Your objective:
Quote exactly the lines from the line containing "stand, below = make_stand(parts, cutters)" to the line containing "from mathutils.kdtree import KDTree", both lines included, please, and nothing more.

---------- Data to use ----------

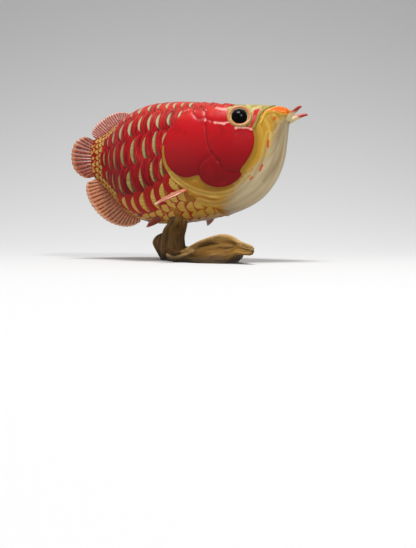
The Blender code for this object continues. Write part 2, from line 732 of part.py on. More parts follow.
def box_cutter(name, low, high, cutters):
    bpy.ops.mesh.primitive_cube_add(size=1)
    obj = put_in(bpy.context.object, cutters)
    obj.name = name
    low, high = np.array(low), np.array(high)
    size = Matrix.Diagonal((*(high - low) * MM, 1))
    obj.data.transform(Matrix.Translation(Vector((low + high) / 2 * MM)) @ size)
    return obj


def eye_frame(side):
    """Centre of the eye's dome and the matrix that turns +Z out of the head."""
    p, n = side_point(*EYE_AT, side)
    centre = p - n * EYE_SUNK
    turn = Vector(n).to_track_quat('Z', 'Y').to_matrix().to_4x4()
    return Matrix.Translation(Vector(centre * MM)) @ turn


def dome(name, side, extra, segments, collection):
    """Flattened sphere of the eye, or of its socket with extra all round."""
    bpy.ops.mesh.primitive_uv_sphere_add(segments=segments, ring_count=segments // 2, radius=1)
    obj = put_in(bpy.context.object, collection)
    obj.name = name
    radius = (EYE_RADIUS + extra) * MM
    obj.data.transform(eye_frame(side) @ Matrix.Diagonal((radius, radius, (EYE_DEPTH + extra) * MM, 1)))
    obj.data.shade_smooth()
    return obj


def lid_ring(side, collection):
    bpy.ops.mesh.primitive_torus_add(major_radius=LID_RADIUS * MM, minor_radius=LID_WIRE * MM,
                                     major_segments=22, minor_segments=6)
    obj = put_in(bpy.context.object, collection)
    obj.data.transform(eye_frame(side) @ Matrix.Translation((0, 0, EYE_SUNK * MM)))
    return obj


def nostril_ring(side, collection):
    p, n = side_point(*NOSTRIL_AT, side)
    bpy.ops.mesh.primitive_torus_add(major_radius=0.9 * MM, minor_radius=0.4 * MM,
                                     major_segments=12, minor_segments=6)
    obj = put_in(bpy.context.object, collection)
    turn = Vector(n).to_track_quat('Z', 'Y').to_matrix().to_4x4()
    obj.data.transform(Matrix.Translation(Vector(p * MM)) @ turn)
    return obj


def skin_ridge(name, line, side, collection, sink=0.35):
    """Rounded ridge along a line of (x, z, half width) on the side of the head."""
    rows = smooth(line, 2)
    centres, normals = [], []
    for x, z, r in rows:
        p, n = side_point(x, z, side, -sink * r)
        centres.append(p)
        normals.append(n)
    centres = np.array(centres)
    ahead = np.gradient(centres, axis=0)
    rings = []
    for p, n, a, (_, _, r) in zip(centres, normals, ahead, rows):
        across = np.cross(a, n)
        across /= np.linalg.norm(across)
        angle = np.linspace(0, 2 * math.pi, 7, endpoint=False)
        rings.append([p + r * (math.cos(b) * across + 0.8 * math.sin(b) * n) for b in angle])
    points, faces = loft(rings)
    return add_mesh(name, points, faces, collection)


# Fins

def fin_grid(base, edge, levels):
    """Closed plate of a fin: left and right faces, ray ridges, a fold at its root.

    base and edge are matching rows of straight mid-plane points. Each row of the
    plate runs from the root to the edge.
    """
    count = len(base)
    left, right = [], []
    for i in range(count):
        ridge = RAY_RISE if i % 2 else 0.0
        for j in range(levels + 1):
            f = j / levels
            x, z = base[i] * (1 - f) + edge[i] * f
            half = FIN_ROOT_HALF * (1 - f) + FIN_EDGE_HALF * f
            half += ridge * (1 - 0.5 * f)
            left.append((x, half, z))
            right.append((x, -half, z))
    points = bend(left + right)
    size = count * (levels + 1)
    faces = []

    def at(i, j):
        return i * (levels + 1) + j

    for i in range(count - 1):
        for j in range(levels):
            a, b, c, d = at(i, j), at(i + 1, j), at(i + 1, j + 1), at(i, j + 1)
            faces += [(a, b, c), (a, c, d), (a + size, c + size, b + size), (a + size, d + size, c + size)]
        for j in (0, levels):
            a, b = at(i, j), at(i + 1, j)
            faces += [(a, b, b + size), (a, b + size, a + size)]
    for i in (0, count - 1):
        for j in range(levels):
            a, b = at(i, j), at(i, j + 1)
            faces += [(a, b, b + size), (a, b + size, a + size)]
    return points, faces


def mid_line(x, sign, lift):
    """Point of the back's or belly's mid line at this x, lifted off it."""
    v = 0.0 if sign > 0 else 1.0
    t = t_at(x, v)
    p = skin(t, v)
    n = skin_normal(t, v)
    n = np.array((n[0], 0, n[2]))
    return (p + n / np.linalg.norm(n) * lift)[[0, 2]]


def median_fin(name, sign, ends, outline, rays, collection):
    """Dorsal or anal fin on the mid line of the back or belly."""
    count = 2 * rays + 1
    xs = np.linspace(*ends, count)
    base = np.array([mid_line(x, sign, -FIN_SUNK) for x in xs])
    edge = resample(smooth(outline, 8), count)
    points, faces = fin_grid(base, edge, 3)
    return add_mesh(name, points, faces, collection)


def caudal_fin(collection):
    count = 2 * CAUDAL_RAYS + 1
    z = np.linspace(*CAUDAL_BASE, count)
    base = np.stack([np.full(count, TRUNK_END), z], 1)
    edge = resample(smooth(CAUDAL_EDGE, 8), count)
    points, faces = fin_grid(base, edge, 4)
    return add_mesh('caudal_fin', points, faces, collection)


def leaf(root, tip, across, width, thick, arch):
    """Leaf-shaped fin with a rounded section, arched along its length."""
    root, tip, across = np.array(root), np.array(tip), np.array(across)
    along = tip - root
    unit = along / np.linalg.norm(along)
    across = across - unit * (across @ unit)
    across /= np.linalg.norm(across)
    normal = np.cross(unit, across)
    rings = []
    for f in np.linspace(0, 1, 10):
        wide = width / 2 * (0.55 + 1.15 * f - 0.3 * f * f) * math.sqrt(max(1 - f ** 3, 0.02))
        deep = thick / 2 * (1 - 0.55 * f)
        centre = root + along * f + normal * arch * math.sin(math.pi * f)
        angle = np.linspace(0, 2 * math.pi, 12, endpoint=False)
        rings.append([centre + across * wide * math.cos(b) + normal * deep * math.sin(b) for b in angle])
    return loft(rings)


def tube(line, around):
    """Round tube along rows of (x, y, z, radius)."""
    rows = smooth(line, 3)
    centres = rows[:, :3]
    ahead = np.gradient(centres, axis=0)
    rings = []
    for p, a, r in zip(centres, ahead, rows[:, 3]):
        a = a / np.linalg.norm(a)
        up = np.array((0, 0, 1.0)) if abs(a[2]) < 0.9 else np.array((1.0, 0, 0))
        s = np.cross(a, up)
        s /= np.linalg.norm(s)
        u = np.cross(s, a)
        angle = np.linspace(0, 2 * math.pi, around, endpoint=False)
        rings.append([p + r * (math.cos(b) * s + math.sin(b) * u) for b in angle])
    return loft(rings)


def branch_loft():
    """Branch through its stations, each a smooth closed ring with a crest."""
    rings = []
    for row in smooth(np.reshape(BRANCH, (len(BRANCH), 12)), 2):
        crest, near, far, edge = row.reshape(4, 3)
        corners = [crest, crest * 0.45 + near * 0.55 + (0, -0.6, -0.4), near, near * 0.5 + far * 0.5,
                   far, edge, crest * 0.5 + edge * 0.5 + (0, 0, 0.3)]
        closed = smooth(corners[-1:] + corners + corners[:2], 3)[3:-3]
        rings.append(closed[:-1])
    return loft(rings)


def column_loft(stations, flutes, depth):
    """Upright fluted column through rows of centre and two half widths."""
    flat = [(*c, a, b) for c, a, b in stations]
    rows = smooth(flat, 3)
    side = np.array((math.cos(STAND_TURN), math.sin(STAND_TURN), 0))
    front = np.array((-math.sin(STAND_TURN), math.cos(STAND_TURN), 0))
    rings = []
    for row in rows:
        angle = np.linspace(0, 2 * math.pi, 20, endpoint=False)
        grow = 1 + depth * np.sin(flutes * angle + row[2] * 0.12)
        rings.append([row[:3] + g * (row[3] * math.cos(b) * side + row[4] * math.sin(b) * front)
                      for b, g in zip(angle, grow)])
    return loft(rings)


def clear_scene():
    for old in list(bpy.data.objects):
        bpy.data.objects.remove(old)


def make_head(parts, cutters, behind):
    """Head with lips, nostrils and eyelid rings, open where the eyes sit."""
    head = head_body(parts)
    extras = []
    for side in (-1, 1):
        extras.append(lid_ring(side, parts))
        extras.append(nostril_ring(side, parts))
        extras.append(skin_ridge('lip', LIP_LINE, side, parts))
        extras.append(skin_ridge('strip', STRIP_LINE, side, parts))
    join(head, extras)
    for side in (-1, 1):
        cut(head, dome('socket', side, GAP, EYE_SEGMENTS, cutters))
    cut(head, behind)


def make_trunk(parts, cutters, ahead):
    """Torso and tail: one scaled body parted by a thin cut."""
    rear = box_cutter('rear_of_cut', (-WIDE, -WIDE, -WIDE), (TAIL_CUT + GAP / 2, WIDE, WIDE), cutters)
    front = box_cutter('front_of_cut', (TAIL_CUT - GAP / 2, -WIDE, -WIDE), (WIDE, WIDE, WIDE), cutters)
    torso = trunk_body(parts)
    torso.name = 'torso'
    tail = torso.copy()
    tail.data = torso.data.copy()
    tail.name = 'tail'
    parts.objects.link(tail)
    cut(torso, ahead)
    cut(torso, rear)
    cut(tail, front)


def make_pair(side, name, parts, body_clearance):
    """Eye, pectoral fin, pelvic fin and barbel of one side."""
    dome('eye_' + name, side, 0.0, EYE_SEGMENTS, parts)
    flip = np.array((1, side, 1))
    tip = PECTORAL_LEFT_TIP if side > 0 else PECTORAL_RIGHT_TIP
    across = PECTORAL_LEFT_ACROSS if side > 0 else PECTORAL_RIGHT_ACROSS
    pectoral = leaf(PECTORAL_ROOT * flip, tip, across, PECTORAL_WIDTH, PECTORAL_THICK, PECTORAL_ARCH)
    pelvic = leaf(PELVIC_ROOT * flip, PELVIC_TIP * flip, PELVIC_ACROSS * flip,
                  PELVIC_WIDTH, PELVIC_THICK, PELVIC_ARCH)
    barbel = tube(BARBEL_LEFT if side > 0 else BARBEL_RIGHT, 10)
    for kind, shape in (('pectoral_fin_', pectoral), ('pelvic_fin_', pelvic), ('barbel_', barbel)):
        cut(add_mesh(kind + name, *shape, parts), body_clearance)


def make_stand(parts, cutters):
    """Driftwood: the branch with its lip, the post and the heel, flat on the floor."""
    stand = add_mesh('stand_driftwood', *branch_loft(), parts)
    pieces = [
        add_mesh('post', *column_loft(POST, 5, 0.05), parts),
        add_mesh('heel', *column_loft(HEEL, 4, 0.07), parts),
        add_mesh('lip', *tube(WING, 12), parts),
    ]
    join(stand, pieces)
    below = box_cutter('below_floor', (-WIDE, -WIDE, -WIDE), (WIDE, WIDE, 0), cutters)
    cut(stand, below)
    return stand, below


def middle_over_origin(whole, nodes):
    """Moves the figurine so that its box stands centred over the origin."""
    bpy.context.view_layer.update()
    corners = np.array([obj.matrix_world @ v.co for obj in nodes for v in obj.data.vertices])
    low, high = corners.min(0), corners.max(0)
    whole.location = (-(low[0] + high[0]) / 2, -(low[1] + high[1]) / 2, -low[2])


def paint(parts):
    for slot, colour, roughness, names in PAINTS:
        made = material(slot, colour, roughness)
        for name in names:
            parts.objects[name].data.materials.clear()
            parts.objects[name].data.materials.append(made)


def build():
    clear_scene()
    parts = new_collection('arowana_figurine')
    cutters = new_collection('cutters')
    pose = bpy.data.objects.new('fish_pose', None)
    pose.location = (0, 0, FISH_HEIGHT * MM)
    pose.rotation_euler = (math.radians(FISH_ROLL), -math.radians(FISH_PITCH), 0)
    whole = bpy.data.objects.new('figurine', None)
    for empty in (pose, whole):
        parts.objects.link(empty)

    ahead = gill_prism('ahead_of_gill', -GAP / 2, WIDE, cutters)
    behind = gill_prism('behind_gill', GAP / 2, -WIDE, cutters)
    body_clearance = plain_body('body_clearance', GAP, cutters)
    belly_clearance = plain_body('belly_clearance', STAND_GAP, cutters)

    make_head(parts, cutters, behind)
    make_trunk(parts, cutters, ahead)
    median_fin('dorsal_fin', 1, DORSAL_BASE, DORSAL_EDGE, DORSAL_RAYS, parts)
    median_fin('anal_fin', -1, ANAL_BASE, ANAL_EDGE, ANAL_RAYS, parts)
    caudal_fin(parts)
    for name in ('dorsal_fin', 'anal_fin', 'caudal_fin'):
        cut(parts.objects[name], body_clearance)
    for name, side in (('left', 1), ('right', -1)):
        make_pair(side, name, parts, body_clearance)
    fish = [obj for obj in parts.objects if obj.type == 'MESH']
    for obj in fish + list(cutters.objects):
        obj.parent = pose

    stand, below = make_stand(parts, cutters)
    bpy.context.view_layer.update()
    cut(stand, belly_clearance)
    for obj in (pose, stand, below):
        obj.parent = whole
    paint(parts)
    for obj in cutters.objects:
        obj.hide_render = True
        obj.display_type = 'WIRE'
    middle_over_origin(whole, fish + [stand])


build()
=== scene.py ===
"""Painted figurine of a red Asian arowana on a driftwood stand: its finish and its light.

The fish is shaped in its own frame, in millimetres: X forward to the snout, Y to its
left, Z up, straight and level. Its tail is then bent, and the whole fish is tilted
onto the stand and turned to metres.
"""
import math

import bpy
import numpy as np
from mathutils import Euler, Matrix, Vector
from mathutils.bvhtree import BVHTree
from mathutils.kdtree import KDTree


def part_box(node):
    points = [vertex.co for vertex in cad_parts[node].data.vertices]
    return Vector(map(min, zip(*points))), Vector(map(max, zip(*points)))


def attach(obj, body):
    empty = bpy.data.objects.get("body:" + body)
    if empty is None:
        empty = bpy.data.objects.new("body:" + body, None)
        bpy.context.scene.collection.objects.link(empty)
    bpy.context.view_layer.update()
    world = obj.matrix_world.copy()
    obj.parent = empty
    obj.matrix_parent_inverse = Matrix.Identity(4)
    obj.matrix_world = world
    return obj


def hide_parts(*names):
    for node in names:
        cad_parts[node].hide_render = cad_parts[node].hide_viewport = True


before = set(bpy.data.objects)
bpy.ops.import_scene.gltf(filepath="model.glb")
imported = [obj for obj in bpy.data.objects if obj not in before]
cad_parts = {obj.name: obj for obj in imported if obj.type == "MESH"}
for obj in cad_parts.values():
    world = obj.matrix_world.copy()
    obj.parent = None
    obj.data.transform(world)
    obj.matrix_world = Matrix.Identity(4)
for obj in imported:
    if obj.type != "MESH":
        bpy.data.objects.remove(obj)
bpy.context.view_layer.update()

MM = 0.001

# Pose of the fish on its stand, in degrees
FISH_PITCH = 5.2
FISH_ROLL = -5.3

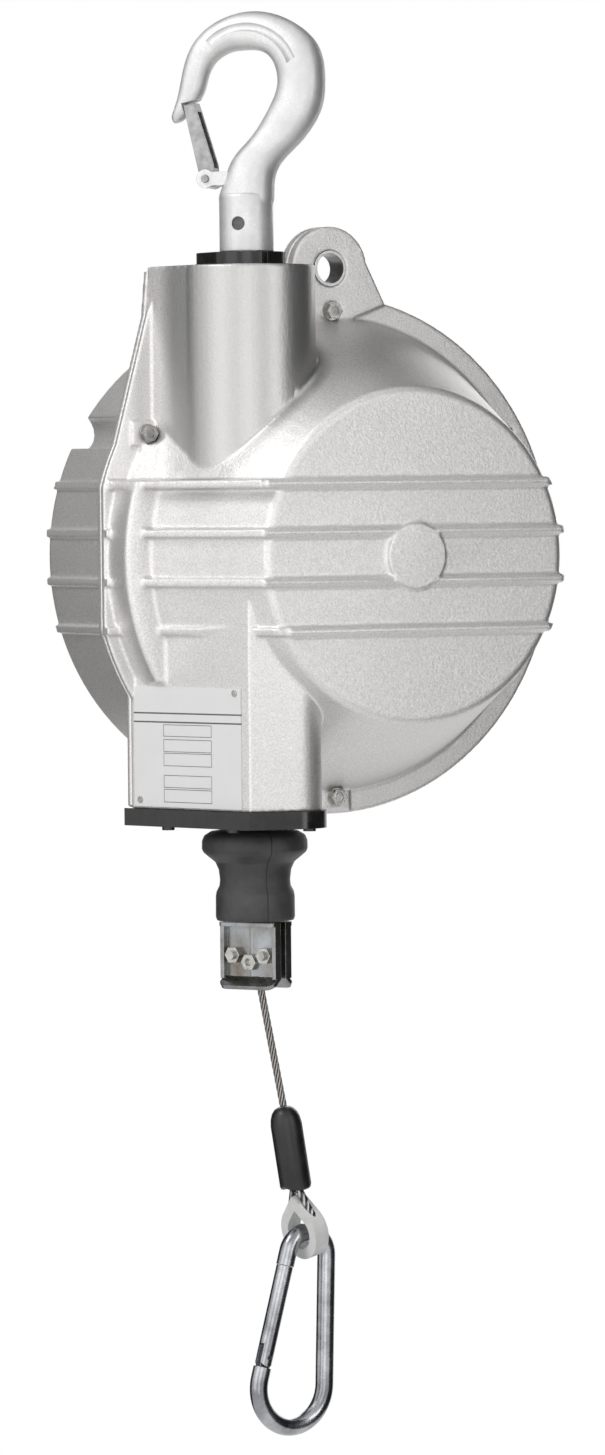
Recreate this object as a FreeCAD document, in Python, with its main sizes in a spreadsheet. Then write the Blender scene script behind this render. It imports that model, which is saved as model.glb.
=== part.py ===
import FreeCAD, Part
import math
import os
import Sketcher

# Spring tool balancer: a cast aluminium casing that hangs on a swivel hook and
# lets a steel rope down from a sprung drum. Origin at the hook's seat, where the
# crane ring bears; X to the right, Y to the back, Z up. Sizes in millimetres.

doc = FreeCAD.newDocument("tool_balancer")
sheet = doc.addObject("Spreadsheet::Sheet", "Dim")

SIZES = (
    # casing halves, measured from the drum's axis
    ("drum_x", 80.5), ("drum_z", -333), ("parting_y", 45),
    ("flange_radius", 174), ("flange_thick", 5), ("flange_left_x", -87), ("wall", 4.5),
    ("cup_base_radius", 159), ("cover_radius", 110), ("cover_y", -80.5), ("cover_round", 6),
    ("rear_radius", 162.5), ("rear_y", 140), ("rear_round", 10),
    ("rib_inner", 16.2), ("rib_outer", 48.2), ("rib_width", 6.3), ("rib_height", 3),
    ("boss_radius", 21.5), ("boss_height", 3.2),
    # neck, rope box and lobe
    ("neck_radius", 45), ("neck_top_z", -141), ("neck_roof", 15), ("neck_back_x", -51),
    ("box_top_z", -285), ("box_shoulder_z", -312), ("box_bottom_z", -498.5),
    ("box_back_x", -67), ("box_corner_x", -34), ("box_corner_y", -62),
    ("box_front_x", 24.5), ("box_front_y", -72), ("box_round", 22),
    ("lobe_radius", 165), ("lobe_front_y", 12), ("lobe_round", 4), ("lobe_rib_depth", 4),
    # safety lug over the drum's axis
    ("lug_x", 82), ("lug_z", -141.5), ("lug_radius", 28), ("lug_half_thick", 9),
    ("lug_bore_radius", 10), ("lug_bush_radius", 12),
    # flange bolts
    ("bolt_radius", 3), ("bolt_hole_radius", 3.3), ("bolt_head_flats", 10), ("bolt_head_height", 4),
    ("washer_radius", 6.2), ("washer_thick", 1.6), ("bolt_pad_radius", 12), ("bolt_pad_thick", 3),
    # bottom cover, guide bush and nameplate
    ("bottom_thick", 11.5), ("bottom_lip", 3.2), ("guide_radius", 12), ("guide_bore_radius", 4.5),
    ("plate_length", 100), ("plate_height", 79), ("plate_thick", 0.8), ("plate_start", 4.6),
    ("plate_bottom_z", -497), ("rivet_radius", 2.2), ("rivet_height", 0.9),
    # hook cap and swivel
    ("cap_radius", 25.5), ("cap_length", 17), ("cap_height", 9), ("shank_radius", 17.8),
    ("shank_top_z", -94), ("shank_bottom_z", -131.8), ("shank_round", 2),
    ("stem_radius", 12), ("stem_top_z", -98), ("stem_bottom_z", -186),
    ("thrust_outer", 24), ("thrust_thick", 8), ("nut_flats", 36), ("nut_height", 14),
    ("hook_turn", -46), ("cross_pin_radius", 4.5), ("cross_pin_z", -114),
    # drum, its bearings and its spring
    ("axle_radius", 12), ("bearing_radius", 26), ("bearing_width", 12), ("running_gap", 0.05),
    ("barrel_radius", 76.2), ("drum_flange_radius", 91), ("drum_half_width", 30), ("drum_flange_thick", 4),
    ("rope_x", 1.7), ("rope_radius", 2.5), ("rope_pitch", 5.4), ("rope_turns", 4),
    ("spring_case_radius", 118), ("spring_case_front", 36), ("spring_case_back", 100),
    ("spring_case_wall", 3), ("spring_outer", 108), ("spring_inner", 34),
    # bumper and rope clamp
    ("bumper_top_z", -512.9), ("bumper_bottom_z", -573.5), ("bumper_bore_radius", 3.4),
    ("clamp_half_width", 21.5), ("clamp_sheet", 2.8), ("clamp_gap", 2.9),
    ("clamp_reach", 15), ("clamp_web_z", -611.5), ("clamp_foot_slope", 35), ("clamp_turn", -60),
    ("clamp_bolt_x", 12), ("clamp_bolt_z", -596), ("clamp_bolt_radius", 3),
    # rope tail, sleeve and thimble
    ("rope_joint_z", -577), ("tail_corner_z", -602), ("sleeve_top_x", 21.3), ("sleeve_top_z", -698),
    ("sleeve_bottom_x", 30.5), ("sleeve_bottom_z", -754), ("sleeve_radius", 10.5),
    ("eye_x", 36.6), ("eye_z", -781.5), ("eye_inner", 11), ("eye_outer", 18),
    ("eye_rope", 15), ("eye_width", 11), ("eye_turn", -80),
    # spring hook (carabiner) 12 x 140
    ("snap_wire", 6), ("snap_top_radius", 16), ("snap_bottom_radius", 27), ("snap_top_z", -782.4),
    ("snap_x", 40.5), ("snap_y", 0.6),
    ("snap_length", 130), ("snap_turn", 8), ("snap_lean", 9), ("snap_nose", 10),
    ("snap_gate_length", 62), ("snap_gate_radius", 5.6), ("snap_pin_radius", 1.6),
)
for row, (alias, size) in enumerate(SIZES, start=1):
    sheet.set("A%d" % row, alias)
    sheet.set("B%d" % row, str(size))
    sheet.setAlias("B%d" % row, alias)
doc.recompute()

V = FreeCAD.Vector
ROTATIONS = {
    "X": FreeCAD.Rotation(V(0, 1, 0), 90),
    "Y": FreeCAD.Rotation(V(1, 0, 0), -90),
    "Z": FreeCAD.Rotation(),
}
NODES = []


def dim(alias):
    """A driving size from the sheet."""
    return float(sheet.get(alias))


def sized(formula):
    """The value of a formula written with the sheet's names as Dim.name."""
    return float(sheet.evalExpression(formula))


def place(item, base, axis="Z"):
    """Turns the item's own Z to an axis and binds its position to formulas."""
    item.Placement = FreeCAD.Placement(V(*(sized(part) for part in base)), ROTATIONS[axis])
    for letter, part in zip("xyz", base):
        item.setExpression("Placement.Base." + letter, part)
    return item


def cylinder(name, radius, height, base, axis="Z"):
    item = doc.addObject("Part::Cylinder", name)
    item.setExpression("Radius", radius)
    item.setExpression("Height", height)
    return place(item, base, axis)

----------

Exercise response:
    stand, below = make_stand(parts, cutters)
    bpy.context.view_layer.update()
    cut(stand, belly_clearance)
    for obj in (pose, stand, below):
        obj.parent = whole
    paint(parts)
    for obj in cutters.objects:
        obj.hide_render = True
        obj.display_type = 'WIRE'
    middle_over_origin(whole, fish + [stand])


build()
=== scene.py ===
"""Painted figurine of a red Asian arowana on a driftwood stand: its finish and its light.

The fish is shaped in its own frame, in millimetres: X forward to the snout, Y to its
left, Z up, straight and level. Its tail is then bent, and the whole fish is tilted
onto the stand and turned to metres.
"""
import math

import bpy
import numpy as np
from mathutils import Euler, Matrix, Vector
from mathutils.bvhtree import BVHTree
from mathutils.kdtree import KDTree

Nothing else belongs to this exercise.